### OBJECTIVE
Copy all lines in which the word "script" can be found.

### ENTRIES SUPPLIED
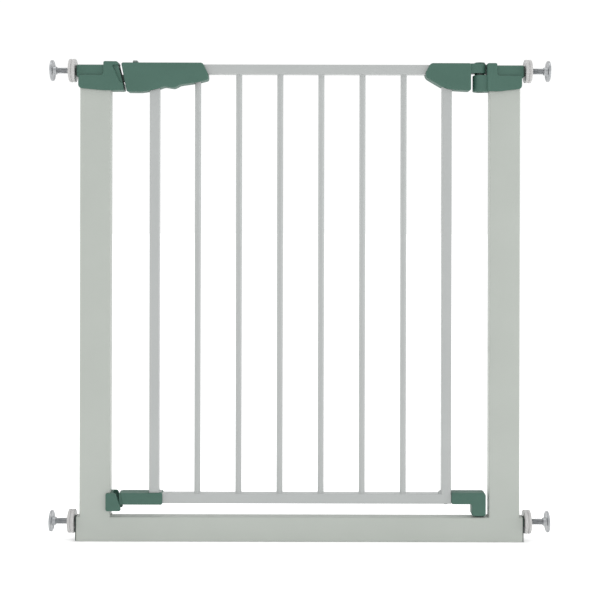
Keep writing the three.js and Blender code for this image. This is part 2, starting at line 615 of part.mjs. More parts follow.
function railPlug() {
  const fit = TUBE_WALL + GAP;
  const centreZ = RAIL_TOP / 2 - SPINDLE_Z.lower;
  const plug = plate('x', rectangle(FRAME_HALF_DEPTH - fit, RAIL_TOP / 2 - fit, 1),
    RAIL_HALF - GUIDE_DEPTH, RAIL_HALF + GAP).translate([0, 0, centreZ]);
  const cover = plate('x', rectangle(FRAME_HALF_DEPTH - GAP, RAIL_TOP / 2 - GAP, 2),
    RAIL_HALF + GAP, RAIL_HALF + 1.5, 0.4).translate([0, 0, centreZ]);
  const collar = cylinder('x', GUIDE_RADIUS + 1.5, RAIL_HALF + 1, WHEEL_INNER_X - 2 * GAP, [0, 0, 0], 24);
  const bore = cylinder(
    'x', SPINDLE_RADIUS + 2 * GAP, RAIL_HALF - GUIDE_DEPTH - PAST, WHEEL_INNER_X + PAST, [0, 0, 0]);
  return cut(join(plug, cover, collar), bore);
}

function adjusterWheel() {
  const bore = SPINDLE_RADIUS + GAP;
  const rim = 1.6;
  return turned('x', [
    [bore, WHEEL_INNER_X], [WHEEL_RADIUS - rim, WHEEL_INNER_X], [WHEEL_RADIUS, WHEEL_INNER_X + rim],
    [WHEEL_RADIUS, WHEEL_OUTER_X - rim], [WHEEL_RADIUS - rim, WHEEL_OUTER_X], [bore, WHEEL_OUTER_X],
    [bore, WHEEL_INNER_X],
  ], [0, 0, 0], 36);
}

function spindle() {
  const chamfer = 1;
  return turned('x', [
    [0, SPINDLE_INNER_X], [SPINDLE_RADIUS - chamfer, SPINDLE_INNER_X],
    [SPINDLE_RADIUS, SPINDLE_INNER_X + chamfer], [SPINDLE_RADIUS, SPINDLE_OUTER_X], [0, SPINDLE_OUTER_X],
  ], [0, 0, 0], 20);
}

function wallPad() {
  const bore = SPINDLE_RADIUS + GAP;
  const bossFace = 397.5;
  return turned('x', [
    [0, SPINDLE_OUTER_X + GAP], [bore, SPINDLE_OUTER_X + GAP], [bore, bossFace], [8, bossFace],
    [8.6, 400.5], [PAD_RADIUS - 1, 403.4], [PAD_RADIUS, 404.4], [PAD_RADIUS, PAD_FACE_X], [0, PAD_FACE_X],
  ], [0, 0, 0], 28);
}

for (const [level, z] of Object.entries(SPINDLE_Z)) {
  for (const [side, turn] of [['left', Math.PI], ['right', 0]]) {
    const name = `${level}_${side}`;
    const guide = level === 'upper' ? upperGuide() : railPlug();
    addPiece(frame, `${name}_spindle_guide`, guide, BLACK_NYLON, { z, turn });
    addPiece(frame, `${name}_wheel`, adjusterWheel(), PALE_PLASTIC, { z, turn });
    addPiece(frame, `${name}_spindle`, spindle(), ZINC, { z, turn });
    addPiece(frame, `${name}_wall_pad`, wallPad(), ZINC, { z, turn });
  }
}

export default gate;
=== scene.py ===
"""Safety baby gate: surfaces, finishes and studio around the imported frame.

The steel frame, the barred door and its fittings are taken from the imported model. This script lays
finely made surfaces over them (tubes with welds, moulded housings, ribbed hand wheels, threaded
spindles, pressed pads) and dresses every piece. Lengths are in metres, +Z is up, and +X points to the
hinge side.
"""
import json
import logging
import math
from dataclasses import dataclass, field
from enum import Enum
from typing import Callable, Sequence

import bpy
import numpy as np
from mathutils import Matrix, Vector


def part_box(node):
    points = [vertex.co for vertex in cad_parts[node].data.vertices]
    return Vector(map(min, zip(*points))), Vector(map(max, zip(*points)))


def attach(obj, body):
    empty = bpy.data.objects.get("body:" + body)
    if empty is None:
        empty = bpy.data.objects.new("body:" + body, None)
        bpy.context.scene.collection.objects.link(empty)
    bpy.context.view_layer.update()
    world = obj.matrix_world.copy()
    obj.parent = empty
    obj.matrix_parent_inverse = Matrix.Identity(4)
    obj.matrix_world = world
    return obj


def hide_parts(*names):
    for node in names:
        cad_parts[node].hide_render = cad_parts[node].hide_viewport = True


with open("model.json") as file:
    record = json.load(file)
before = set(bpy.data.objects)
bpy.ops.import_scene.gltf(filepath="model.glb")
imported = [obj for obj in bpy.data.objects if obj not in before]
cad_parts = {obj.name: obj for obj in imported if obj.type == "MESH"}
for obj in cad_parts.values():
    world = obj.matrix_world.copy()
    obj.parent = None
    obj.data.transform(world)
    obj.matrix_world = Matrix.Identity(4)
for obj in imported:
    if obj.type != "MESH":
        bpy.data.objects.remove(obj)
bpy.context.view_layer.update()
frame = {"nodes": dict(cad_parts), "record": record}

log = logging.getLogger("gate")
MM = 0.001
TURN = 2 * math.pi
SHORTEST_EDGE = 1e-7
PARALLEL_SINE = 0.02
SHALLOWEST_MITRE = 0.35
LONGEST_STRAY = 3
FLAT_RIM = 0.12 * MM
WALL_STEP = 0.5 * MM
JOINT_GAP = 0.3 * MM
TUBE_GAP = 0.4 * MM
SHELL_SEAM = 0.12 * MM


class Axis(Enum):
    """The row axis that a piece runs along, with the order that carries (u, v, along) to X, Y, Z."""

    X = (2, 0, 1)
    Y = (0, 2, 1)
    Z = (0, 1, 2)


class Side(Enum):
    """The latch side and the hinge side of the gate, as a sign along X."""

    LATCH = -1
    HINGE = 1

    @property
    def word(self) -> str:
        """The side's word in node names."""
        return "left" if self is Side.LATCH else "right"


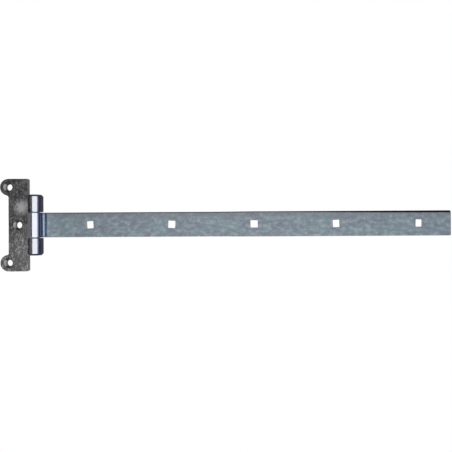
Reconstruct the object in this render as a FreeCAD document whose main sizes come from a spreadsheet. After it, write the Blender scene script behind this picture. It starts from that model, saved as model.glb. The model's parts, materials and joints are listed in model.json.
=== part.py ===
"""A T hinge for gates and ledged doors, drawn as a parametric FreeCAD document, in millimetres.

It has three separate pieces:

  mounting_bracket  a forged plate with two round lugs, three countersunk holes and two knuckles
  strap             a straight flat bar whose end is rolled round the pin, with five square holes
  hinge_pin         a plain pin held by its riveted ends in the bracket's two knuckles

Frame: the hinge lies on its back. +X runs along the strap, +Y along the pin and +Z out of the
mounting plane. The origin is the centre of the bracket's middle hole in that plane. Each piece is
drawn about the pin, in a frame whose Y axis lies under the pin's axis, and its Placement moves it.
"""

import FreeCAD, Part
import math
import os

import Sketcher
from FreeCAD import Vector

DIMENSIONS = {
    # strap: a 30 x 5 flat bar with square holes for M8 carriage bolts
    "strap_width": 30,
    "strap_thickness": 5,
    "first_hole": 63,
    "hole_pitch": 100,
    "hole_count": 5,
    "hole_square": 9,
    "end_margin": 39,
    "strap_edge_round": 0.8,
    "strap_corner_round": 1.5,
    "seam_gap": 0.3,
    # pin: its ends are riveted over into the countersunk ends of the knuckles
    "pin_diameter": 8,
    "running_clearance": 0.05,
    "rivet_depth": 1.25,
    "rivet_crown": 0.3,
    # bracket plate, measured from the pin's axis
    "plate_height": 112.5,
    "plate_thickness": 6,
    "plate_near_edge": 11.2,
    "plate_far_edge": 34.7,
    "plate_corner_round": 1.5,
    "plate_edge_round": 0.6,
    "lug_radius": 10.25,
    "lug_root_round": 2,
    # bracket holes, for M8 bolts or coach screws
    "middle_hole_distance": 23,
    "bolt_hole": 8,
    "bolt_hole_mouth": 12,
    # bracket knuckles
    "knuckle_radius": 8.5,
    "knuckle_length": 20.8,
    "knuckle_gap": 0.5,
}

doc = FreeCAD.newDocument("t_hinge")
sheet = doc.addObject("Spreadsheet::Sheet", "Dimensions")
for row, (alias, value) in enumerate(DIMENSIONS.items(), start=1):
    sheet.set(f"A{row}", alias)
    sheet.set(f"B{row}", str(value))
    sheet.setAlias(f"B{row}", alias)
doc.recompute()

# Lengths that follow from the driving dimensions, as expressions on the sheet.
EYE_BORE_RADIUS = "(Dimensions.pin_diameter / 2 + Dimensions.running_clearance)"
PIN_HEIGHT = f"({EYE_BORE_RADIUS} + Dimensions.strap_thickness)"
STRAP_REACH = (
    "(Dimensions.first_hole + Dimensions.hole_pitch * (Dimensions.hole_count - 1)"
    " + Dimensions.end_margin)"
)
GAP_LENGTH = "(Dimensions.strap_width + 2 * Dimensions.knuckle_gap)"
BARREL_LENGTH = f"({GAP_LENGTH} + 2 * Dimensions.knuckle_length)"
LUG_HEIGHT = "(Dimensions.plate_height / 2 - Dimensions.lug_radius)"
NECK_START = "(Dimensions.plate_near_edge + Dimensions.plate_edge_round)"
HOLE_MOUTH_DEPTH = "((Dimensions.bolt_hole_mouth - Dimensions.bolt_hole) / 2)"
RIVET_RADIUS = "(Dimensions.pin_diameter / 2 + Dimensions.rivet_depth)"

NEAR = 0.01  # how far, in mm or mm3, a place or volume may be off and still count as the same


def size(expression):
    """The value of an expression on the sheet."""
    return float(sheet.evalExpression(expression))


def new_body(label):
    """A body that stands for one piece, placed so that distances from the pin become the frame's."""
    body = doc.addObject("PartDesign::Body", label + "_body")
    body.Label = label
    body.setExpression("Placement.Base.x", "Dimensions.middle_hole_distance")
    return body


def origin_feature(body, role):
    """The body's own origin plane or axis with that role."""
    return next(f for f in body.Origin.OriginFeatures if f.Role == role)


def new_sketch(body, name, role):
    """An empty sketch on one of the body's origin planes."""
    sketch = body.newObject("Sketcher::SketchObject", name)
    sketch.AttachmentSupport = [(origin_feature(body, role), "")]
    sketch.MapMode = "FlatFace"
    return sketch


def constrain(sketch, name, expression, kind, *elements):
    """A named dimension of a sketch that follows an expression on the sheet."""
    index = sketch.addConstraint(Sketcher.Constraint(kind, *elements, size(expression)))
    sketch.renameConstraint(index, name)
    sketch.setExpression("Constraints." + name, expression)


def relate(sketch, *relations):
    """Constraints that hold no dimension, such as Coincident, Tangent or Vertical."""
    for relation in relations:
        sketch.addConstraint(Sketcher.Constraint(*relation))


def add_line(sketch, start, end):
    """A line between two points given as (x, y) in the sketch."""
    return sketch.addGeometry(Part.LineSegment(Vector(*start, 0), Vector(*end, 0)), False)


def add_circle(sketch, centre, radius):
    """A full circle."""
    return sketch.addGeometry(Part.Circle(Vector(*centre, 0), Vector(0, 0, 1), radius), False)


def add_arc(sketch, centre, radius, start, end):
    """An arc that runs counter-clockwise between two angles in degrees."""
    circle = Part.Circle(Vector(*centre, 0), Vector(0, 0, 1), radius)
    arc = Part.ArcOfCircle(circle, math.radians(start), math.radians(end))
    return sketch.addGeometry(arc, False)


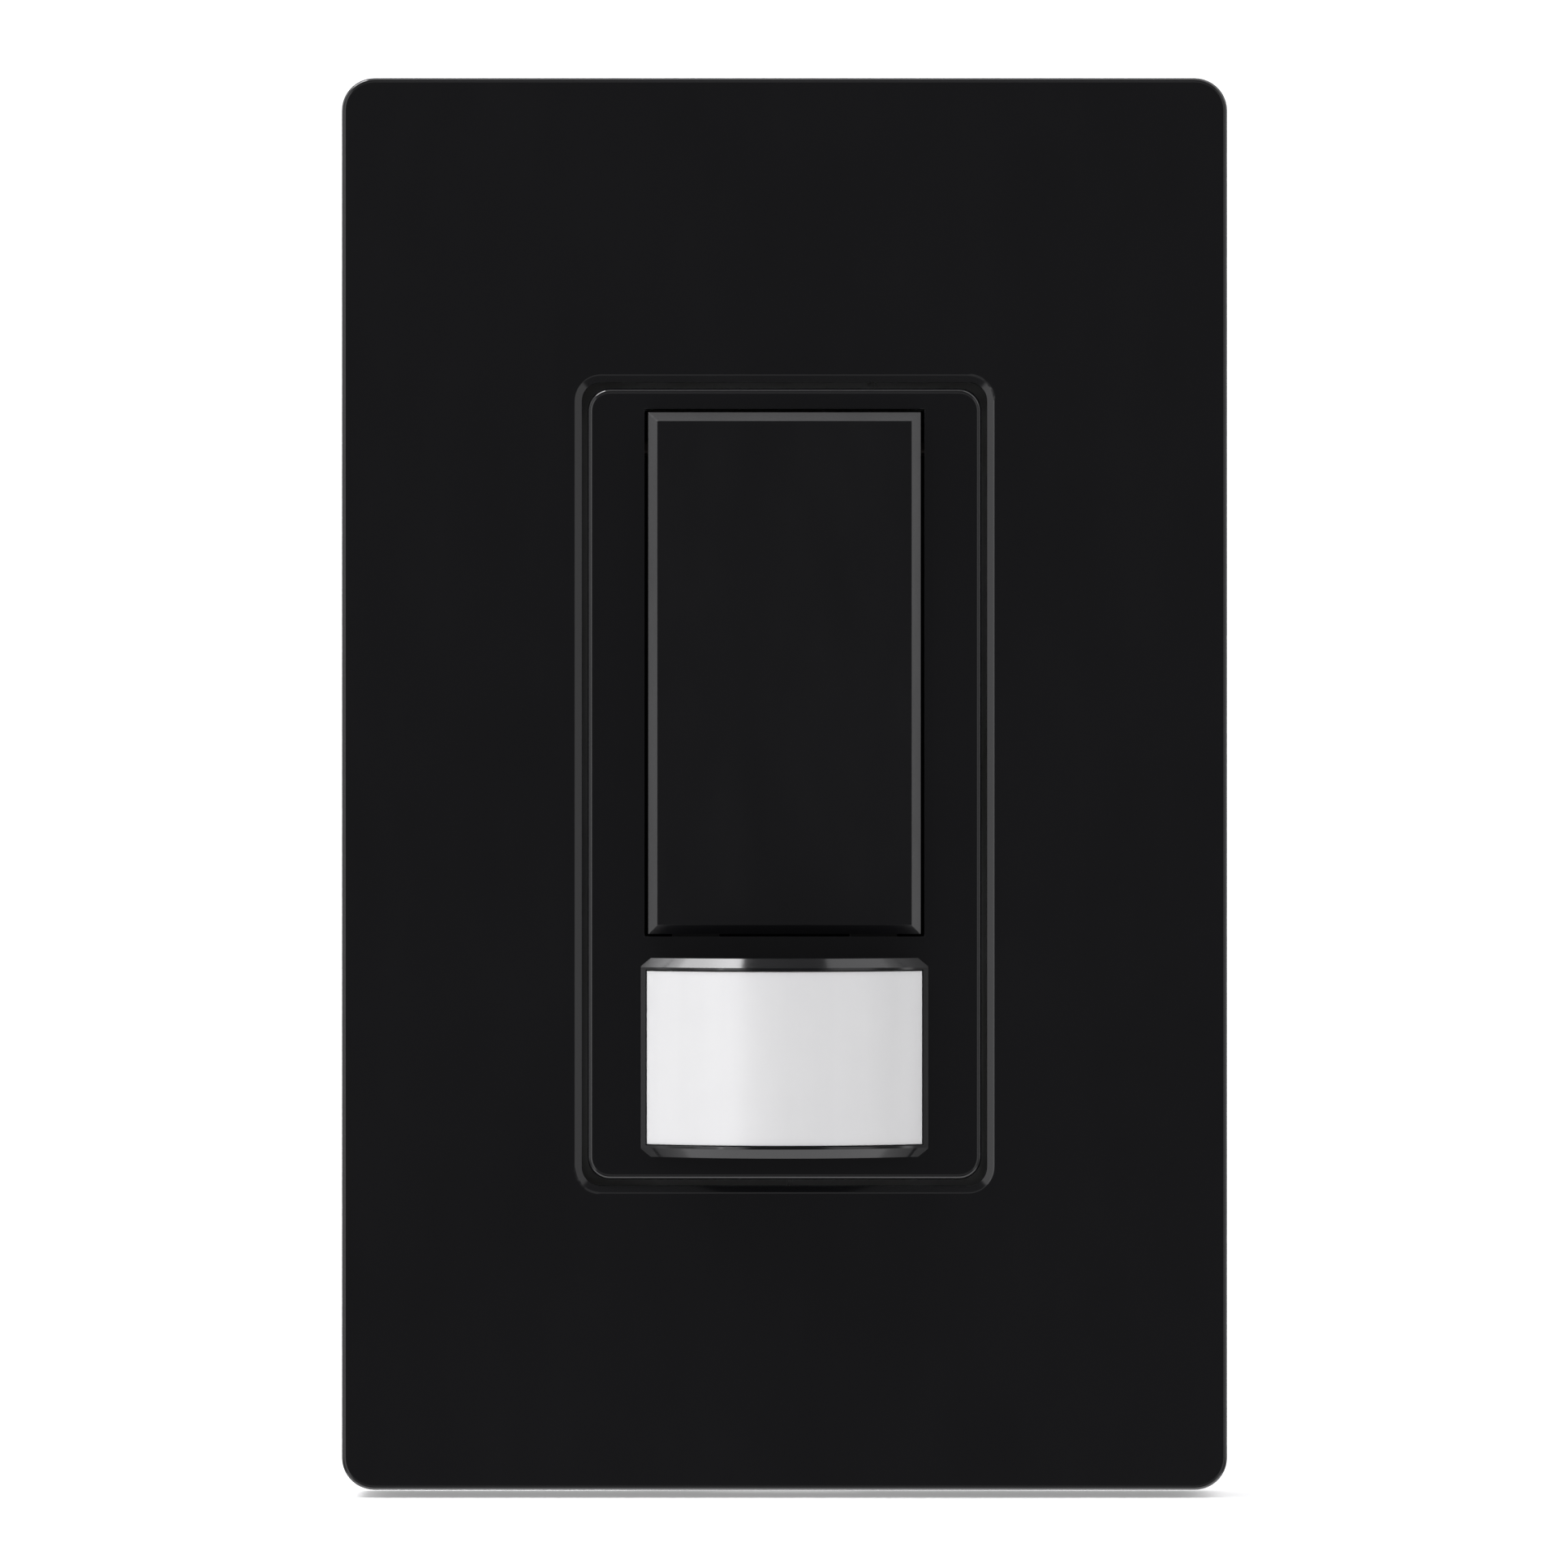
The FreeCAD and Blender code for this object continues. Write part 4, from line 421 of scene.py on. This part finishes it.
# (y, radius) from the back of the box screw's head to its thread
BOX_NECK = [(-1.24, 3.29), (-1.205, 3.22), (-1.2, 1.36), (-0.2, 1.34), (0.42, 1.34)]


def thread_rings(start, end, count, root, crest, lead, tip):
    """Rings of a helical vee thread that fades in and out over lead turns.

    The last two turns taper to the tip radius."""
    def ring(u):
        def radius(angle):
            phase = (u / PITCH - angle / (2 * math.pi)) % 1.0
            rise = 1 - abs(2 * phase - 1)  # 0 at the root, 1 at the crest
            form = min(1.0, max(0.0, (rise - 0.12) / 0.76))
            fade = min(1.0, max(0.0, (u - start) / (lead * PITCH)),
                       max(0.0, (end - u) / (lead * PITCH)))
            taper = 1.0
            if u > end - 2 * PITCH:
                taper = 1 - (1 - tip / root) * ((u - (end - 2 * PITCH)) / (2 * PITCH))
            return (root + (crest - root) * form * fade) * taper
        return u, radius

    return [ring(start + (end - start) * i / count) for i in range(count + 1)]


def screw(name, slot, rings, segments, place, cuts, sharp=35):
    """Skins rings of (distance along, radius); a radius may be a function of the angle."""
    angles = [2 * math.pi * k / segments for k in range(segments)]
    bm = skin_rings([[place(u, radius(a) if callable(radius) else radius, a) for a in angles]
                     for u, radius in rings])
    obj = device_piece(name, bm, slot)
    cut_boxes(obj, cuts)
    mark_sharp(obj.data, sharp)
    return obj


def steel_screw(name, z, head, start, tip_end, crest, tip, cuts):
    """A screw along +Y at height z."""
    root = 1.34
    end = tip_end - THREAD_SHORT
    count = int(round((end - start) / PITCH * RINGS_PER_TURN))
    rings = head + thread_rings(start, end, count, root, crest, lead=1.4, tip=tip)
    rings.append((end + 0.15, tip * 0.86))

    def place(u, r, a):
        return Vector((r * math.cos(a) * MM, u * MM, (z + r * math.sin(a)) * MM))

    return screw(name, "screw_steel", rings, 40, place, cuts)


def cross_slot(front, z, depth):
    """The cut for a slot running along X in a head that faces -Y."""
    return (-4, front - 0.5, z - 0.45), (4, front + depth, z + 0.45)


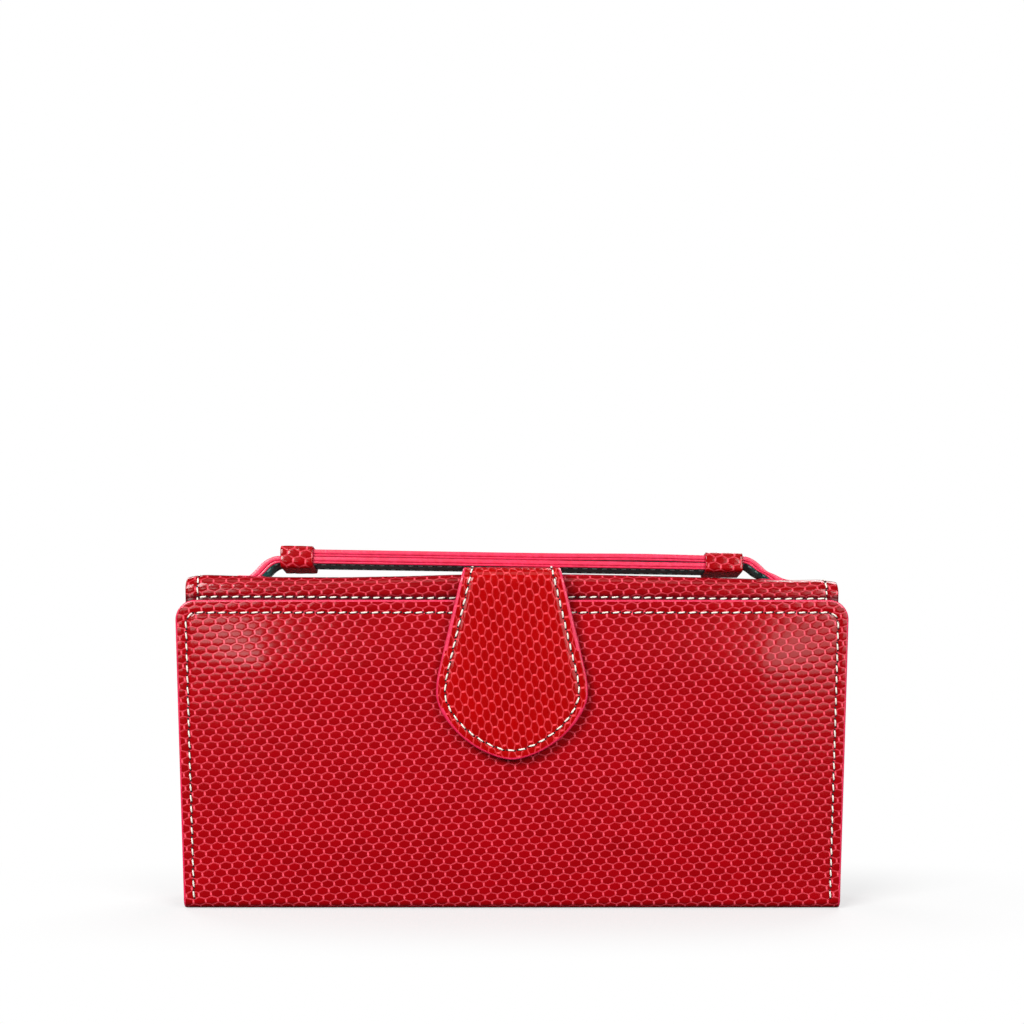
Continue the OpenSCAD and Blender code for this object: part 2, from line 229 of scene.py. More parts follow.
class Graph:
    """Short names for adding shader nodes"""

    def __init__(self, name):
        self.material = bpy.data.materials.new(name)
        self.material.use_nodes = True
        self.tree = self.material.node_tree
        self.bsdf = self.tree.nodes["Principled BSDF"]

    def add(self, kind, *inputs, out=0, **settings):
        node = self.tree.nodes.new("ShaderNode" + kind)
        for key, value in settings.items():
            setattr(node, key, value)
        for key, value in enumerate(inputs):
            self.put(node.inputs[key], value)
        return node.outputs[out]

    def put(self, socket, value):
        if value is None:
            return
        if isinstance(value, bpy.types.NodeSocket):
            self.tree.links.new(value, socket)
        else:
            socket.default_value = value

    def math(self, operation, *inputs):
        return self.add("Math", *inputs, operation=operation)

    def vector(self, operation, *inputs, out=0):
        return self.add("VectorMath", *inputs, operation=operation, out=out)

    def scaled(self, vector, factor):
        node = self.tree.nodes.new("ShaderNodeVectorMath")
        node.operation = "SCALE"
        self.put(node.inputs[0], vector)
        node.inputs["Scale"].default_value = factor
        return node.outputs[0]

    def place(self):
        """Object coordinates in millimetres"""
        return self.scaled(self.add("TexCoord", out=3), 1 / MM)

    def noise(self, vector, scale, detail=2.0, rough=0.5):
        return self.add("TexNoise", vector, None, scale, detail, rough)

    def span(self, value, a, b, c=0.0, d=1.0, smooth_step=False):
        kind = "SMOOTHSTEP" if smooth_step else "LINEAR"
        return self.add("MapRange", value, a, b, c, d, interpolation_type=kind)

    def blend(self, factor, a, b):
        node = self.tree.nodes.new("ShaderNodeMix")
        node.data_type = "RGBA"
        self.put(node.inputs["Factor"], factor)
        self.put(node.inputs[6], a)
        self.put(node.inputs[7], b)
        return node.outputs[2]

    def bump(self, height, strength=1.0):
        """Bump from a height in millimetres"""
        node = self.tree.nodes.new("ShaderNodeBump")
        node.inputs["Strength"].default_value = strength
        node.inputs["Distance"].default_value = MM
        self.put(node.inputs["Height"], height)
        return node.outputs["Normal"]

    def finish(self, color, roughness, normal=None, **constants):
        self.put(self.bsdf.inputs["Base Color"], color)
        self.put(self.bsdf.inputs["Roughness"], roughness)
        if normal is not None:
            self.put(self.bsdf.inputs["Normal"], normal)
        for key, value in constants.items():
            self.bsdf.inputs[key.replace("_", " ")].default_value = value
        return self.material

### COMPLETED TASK
The steel frame, the barred door and its fittings are taken from the imported model. This script lays
Reconstruct the object in this render as a FreeCAD document whose main sizes come from a spreadsheet. After it, write the Blender scene script behind this picture. It starts from that model, saved as model.glb. The model's parts, materials and joints are listed in model.json.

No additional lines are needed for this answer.